BBC Panorama - Election 2017: What Just Happened? (BBC Documentary 12.06.2017)
British are poor exporters
In 2015 UK goods and services exports value as a ratio of gross domestic product (GDP) was at 27.6% compared with 30% for France; 30.1% for Italy and 46.8% for Germany.
In 2012 George Osborne, the then chancellor, challenged companies to double exports to £1tn by the end of the decade and in 2016 a Bank of England paper noted that "over the past 25 years as a whole UK export volumes have risen less rapidly than world exports, such that ratio of UK export volumes to world import volumes has fallen by 23% since 1980 and by 15% since 1990. This has been much more pronounced than the decline in the ratio of UK GDP to world GDP, which has fallen by 8.0% since 1980 and 6.5% since 1990."
Germany has been able to expand trade beyond the borders of the EU but despite the rising demand in emerging economies, the biggest opportunities for the UK remain from trade between rich economies where consumers want choice.

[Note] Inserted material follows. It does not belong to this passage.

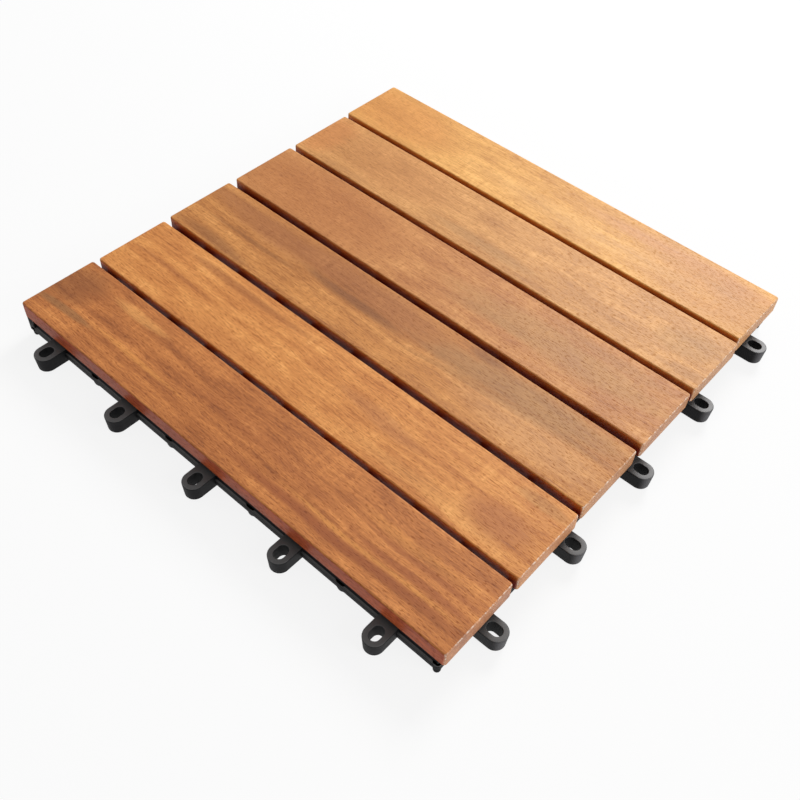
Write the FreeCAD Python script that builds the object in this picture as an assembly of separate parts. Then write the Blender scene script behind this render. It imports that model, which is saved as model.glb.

Government statistics cited by the University of Nottingham show that "just a little over 1 in 10 of firms in the UK are exporters (about 228,700 firms). For exports of goods, just 1% of these export firms account for 70% of goods exports; with the top 5% accounting for 90%. For services the top 1% of exporters account for 74% of export value; the top 5% for 87%. Similarly, just 10 products (out of the 4,800 manufacturing products the UK sells) account for 25% of total manufacturing exports (there are very few service categories so it doesn’t make sense to perform this calculation for services)."
Several of the companies in the FTSE-100 index companies engage in little activity in Britain and it's likely that foreign-controlled firms account for at least 60% of the value of UK exports. We estimate that with adjustments for tax avoidance foreign firms account for 82% of the value of Irish exports.
These rates compare with 30% in France in 2016 according to official data; 21% in the US according to Bureau of Economic Analysis data for 2011; 55% of Canadian goods exports in 2014 according to Statistics Canada.
In Europe, Eurostat data show that in 2012 31% of German merchandise exports value was related to foreign-controlled firms; 35% in Denmark; 44% in Austria; and 54% in Sweden.
Both Germany and Denmark — the biggest economy and one of the smallest — are the export superstars of Europe.
In the UK more than 50% of business Research & Development expenditure (BERD) is made by foreign firms and it's at two-thirds in Ireland.
Both the UK and Ireland also have low levels of innovation.
Civitis, the UK think-tank, in a 2015 study Losing Control: A study of mergers and acquisitions in the British aerospace supply chain, said:
Thirty years ago we spent a greater proportion of our GDP on research than most of our competitors, now we spend below the EU average and rate 159th out of 174 countries in the international league table, following a downward trend in business investment for the last 15 years. While Germany, Japan, France and the US all outspend Britain on R&D, they also seem far less willing to see the results sold to foreign companies. Foreign corporations have come to control 39% of UK patents, compared to an EU member state average of 13.7%, 11.8% of US patents and 3.7% of Japanese patents. At the moment this is more likely to reflect the level of foreign corporate ownership than the effects of the patent box.